The pledge was made during the Amadelakufa Awards held at the DLI Hall in Greyville, Durban.

The awards recognise MK members, dead and alive, who showed bravery during apartheid.

The combatants, many of them members of the MK Military Veterans Association and members of the army, said the only way to fight crime, corruption and jostling for positions in the ranks of the ANC was to vote for Zuma for a second term.

“We must continue to support Comrade Gedleyihlekisa, our commander for his second term,” said MKMVA general secretary, Dumisani Nduli.

KwaZulu-Natal ANC deputy chairman Willies Mchunu equated media reports on Zuma’s contentious Nkandla home upgrade to the propaganda advanced by Nazi Germany’s minister of propaganda, Joseph Goebbels.

“They believe you must tell a lie all the time until it is believed,” said Mchunu.

Mchunu said the people had grown tired of the media’s propaganda on Nkandla.

“When you are having breakfast you see Nkandla on television, during lunch you see Nkandla, you are having supper you see Nkandla, and even the newspapers from Monday to Sunday they write about Nkandla.”

“This is their plan to keep the story in the media. The issue must stay in the media until the election in order to confuse our people,” said Mchunu.

In a thinly veiled attack on the office of the Public Protector, Mchunu slammed Thuli Madonsela’s statement, issued yesterday, that said the report would be released next month.

“The government has released its own report which did not find the president to have committed any wrong.

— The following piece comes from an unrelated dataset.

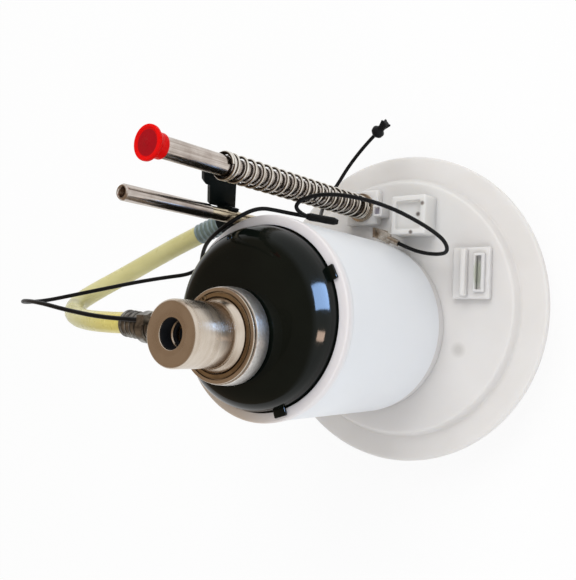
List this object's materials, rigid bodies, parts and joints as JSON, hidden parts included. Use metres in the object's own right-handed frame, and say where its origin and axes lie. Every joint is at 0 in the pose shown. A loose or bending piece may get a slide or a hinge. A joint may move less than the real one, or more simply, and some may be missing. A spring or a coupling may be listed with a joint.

In fact the minister in charge clearly pinpointed that there were people who flouted rules, but now it is said that the report will be released in February. This is a plan to keep the issue in the media by extending and dragging it,” he said.

“Why hasn’t the DA taken Zuma to court regarding Nkandla, because they are good at that? They do these things because they are protecting their privileges. They are not taking South Africa forward and they want the status quo to remain,” Mchunu said.

Mchunu accused the DA of “renting our children”.

“Lest we forget who in reality the DA are. We have built houses and roads, if you vote for them what are they going to do? We have done all of that,” he said.

Independent Police Investigative Directorate’s executive director designate, McBride, and presidential spokesman Mac Maharaj were among the 27 recipients of bravery awards

McBride is expected to assume his new position next month after being nominated by Police Minister Nathi Mthethwa in November last year.

The former chief of Ekurhuleni metro police refused to discuss the prospects of his new plum job saying it was premature to do so.

McBride is known for his June 1986 bombing of Why Not restaurant and Magoo’s Bar on the Durban beachfront.

Three people were killed and 69 injured in the attack.

He was arrested and placed on death row but was later spared.

He subsequently received amnesty from the Truth and Reconciliation Commission.

Interestingly, McBride was in the company of Gordon Webster, a fellow MK operative and a man he helped smuggle out of Edendale Hospital in Pietermaritzburg in May 1986.